Slaughter's 1990 debut album, Stick It To Ya, (is there a more party metal album title than that?) went double platinum and charted at No. 8, powered by the hit "Up All Night." By contrast, their third album, 1995's Fear No Evil, charted at 182 and was, well, quite literally only big in Japan. This tells the story not of a one-hit wonder but rather of a band that, by virtue of pretty much nothing other than timing, was born a relic. Slaughter was decidedly old-fashioned – even quaint – in other ways. The band prided itself on its approachability, absence of pretension, and what you might call a rock 'n' roll customer-service ethic, a durable virtue they believed would steer them through the rocky vicissitudes of the music market. I mean, one time they mailed free demo tapes to their 32,000 fan club members. In a 1992 interview, Slaughter bassist Dana Strum told The Chicago Tribune:

"After we sold a couple million albums, everyone thought we'd become elite. Everyone was looking to the Seattle bands, and they won't deal with the fans. I'd like to see where Nirvana is five years from now. I'd like to see how long Guns N' Roses fans are going to put up with them canceling shows and not letting the fans get near them."

It's tempting to play the hindsight card and be like ha ha ha, but Slaughter gets the last laugh. I said they burned bright and faded fast – but they've hardly faded away. Operating on that same artisan's ethos that endeared them to fans, the band is still touring.
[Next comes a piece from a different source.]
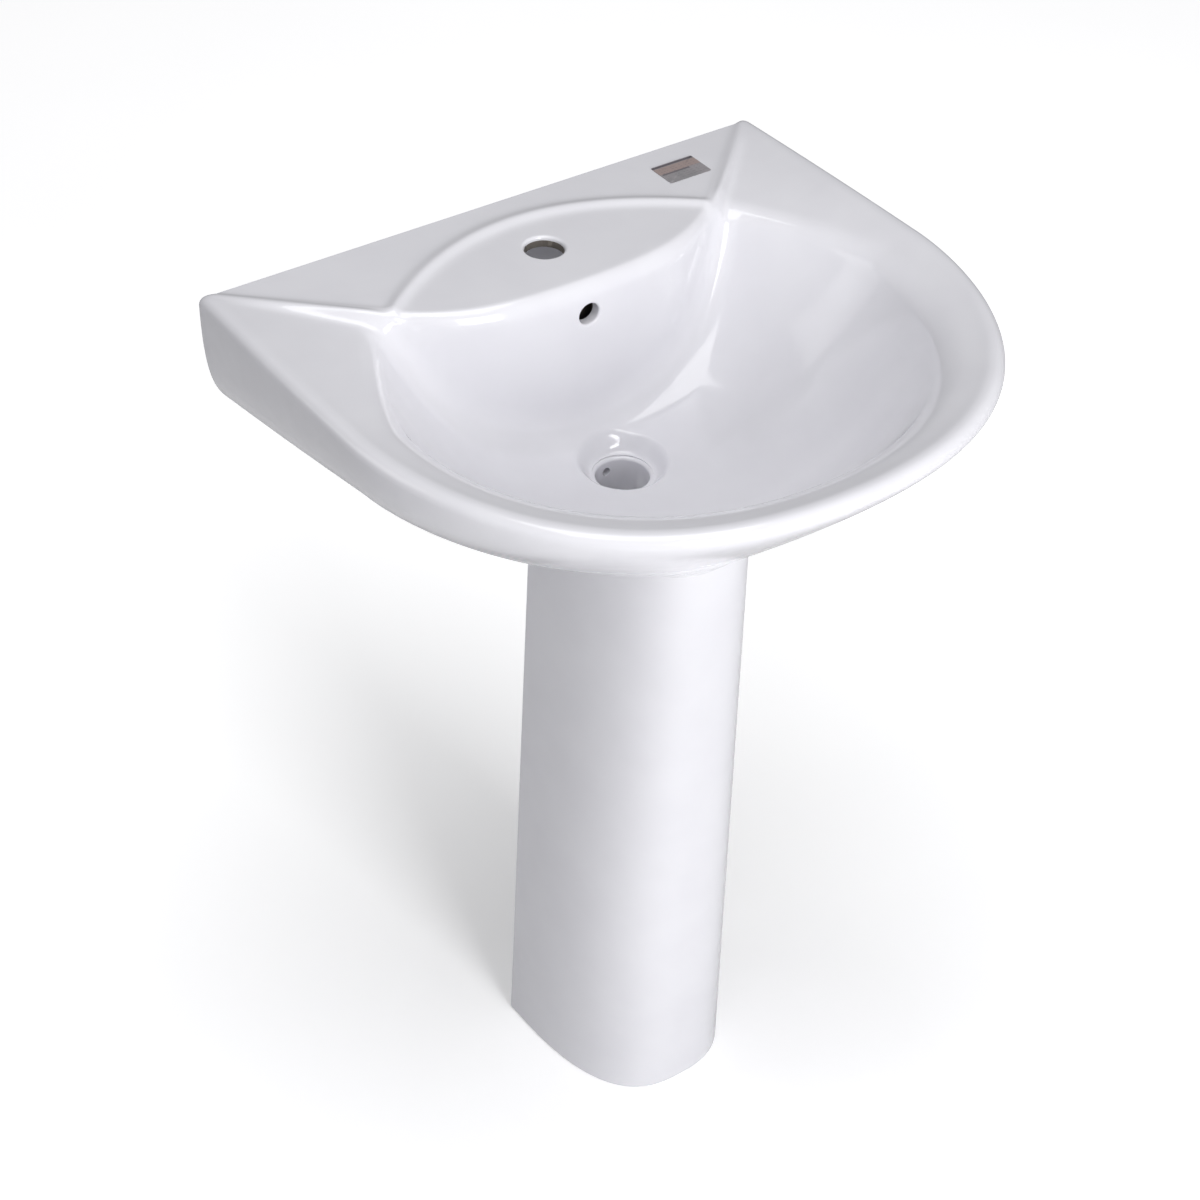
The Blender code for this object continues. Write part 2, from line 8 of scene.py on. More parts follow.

Sure, they're playing venues like cruise ships and regional casinos, but, hey – true to the spirit of Slaughter – it's honest work. ✦


Oh also:

From Jeff Murphy on Facebook: "One of my earliest adventures in staying 'Up All Night' was an Xcursion (an '80s band fronted by Mark Slaughter) house party on the southeast side of town, where I made out with the drummer's sister & woke up in the front yard behind a bush the next day when the sprinklers came on. Had to walk to the nearest 7-Eleven (Trop & Sandhill) to call my mom to pick me up (I lived in Spring Valley). Got put on restriction for like a month."